Другое воспоминание. В самом начале революции Троцкий выпустил брошюру о борьбе с религиозными предрассудками. «Пора, товарищи, понять, что никакого Бога нет, ангелов нет, чертей и ведьм нет»,. - и вдруг, совершенно неожиданно, в скобках: «Нет, впрочем, одна ведьма есть —.Зинаида Гиппиус». Мне эта брошюра попалась на глаза уже... в Париже, и я принес ее Зинаиде Николаевне. Она, со своим вечным лорнетом в руках, прочла, нахмурилась, пробрюзжала: «Это еще что такое? Что это он выдумал?» - а потом весело рассмеялась и признала, что, по крайней мере, это остроумно.
К беседе подключилась еще одна хорошая знакомая поэтессы — писательница Тэффи:
С Зинаидой Николаевной мы... «как-то заговорили об эпохе Белой Дьяволицы.
«Мы с моей маленькой сестрой были потрясены Вашим стихотворением»:
«Но люблю я себя, как Бога.
Любовь мою душу спасет».
Я ошиблась — не спасла! - призналась Гиппиус с горечью.
«Какие-то немцы, - продолжила Тэффи, - большей частью выходцы из России, писали ей почтительные письма. Как-то она прочла мне:
«Представляю себе, как Вы склоняете над фолиантами свой седой череп». Этот «седой череп» долго нас веселил.
Последние месяцы своей жизни Зинаида Николаевна много работала, и все по ночам. Она писала о Мережковском. Своим чудесным бисерным почерком исписывала она целые тетради, готовила большую книгу. К этой работе она относилась как к долгу перед памятью «Великого Человека», бывшего спутником ее жизни. Человека этого она ценила необычайно высоко, что было даже странно в писательнице такого острого, холодного ума и такого иронического отношения к людям. Должно быть, она действительно очень любила его. Конечно, эта ночная работа утомляла ее. Когда она чувствовала себя плохо, она никого к себе не допускала, ничего не хотела. Я очень жалела ее, но часто приходить не могла. Она почти совсем оглохла, и надо было очень кричать, что для меня было очень трудно.
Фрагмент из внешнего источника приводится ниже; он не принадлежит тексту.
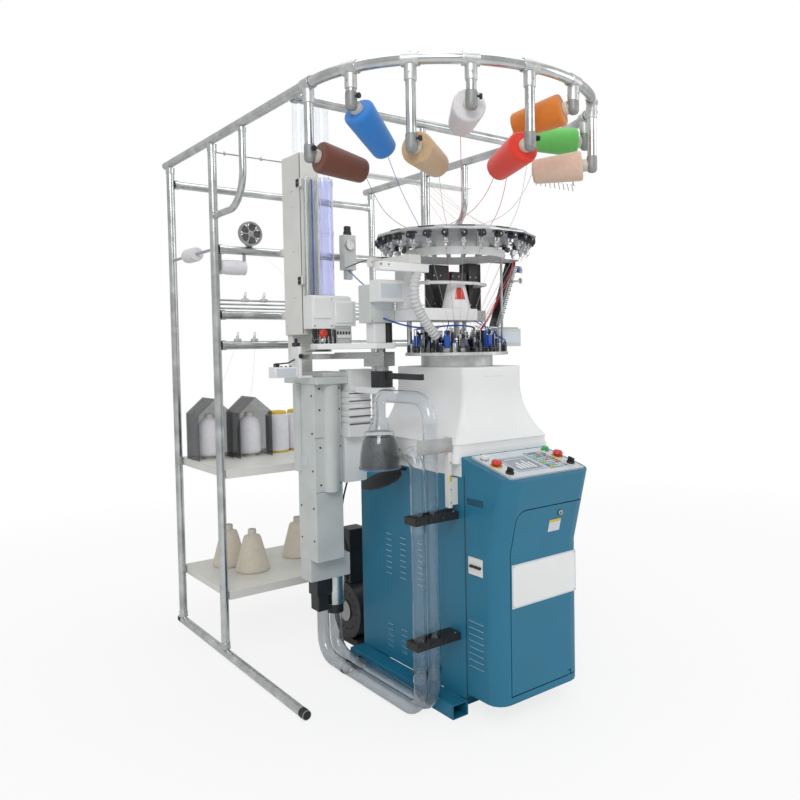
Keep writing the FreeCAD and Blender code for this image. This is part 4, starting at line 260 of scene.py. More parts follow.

Одно время она почувствовала себя лучше и даже сделала попытку снова собирать у себя кружок поэтов. Но это оказалось слишком утомительным, да и глухота мешала общению с гостями.
... В. Мамченко подарил Зинаиде Николаевне кошку. Кошка была безобразная, с длинным голым хвостом, дикая и злая. Культурным увещеваниям не поддавалась. Мы называли ее просто «Кошшшка», с тремя «ш». Она всегда сидела на коленях у З.Н. и при виде гостей быстро шмыгала вон из комнаты. З.Н. привыкла к ней и, умирая, уже не открывая глаз, в полусознании, все искала рукой, тут ли ее Кошшшка..
Последние дни она лежала молча, лицом к стене и никого не хотела видеть. Дикая кошка лежала рядом с ней... Настроение у нее было очень тяжелое.
Вспоминалось ее чудесное стихотворение, написанное давно-давно. Она говорила о своей душе:
«... И если боль ее земная мучит,
Она должна молчать.
Ее заря вечерняя научит,
Как надо умирать».
Ну что ты, дорогая, не надо так переживать! - утешил жену появившийся Мережковский — и она помолодела, превратившись в писаную красавицу, какой осталась в памяти людской. - Не огорчайся, я ведь тоже не в раю, хотя любил Христа и написал про него книгу «Иисус Неизвестный». Я верю: Творец нас помилует и обоих допустит к Себе, пусть мы и представляли Его не совсем таким, каков Он есть!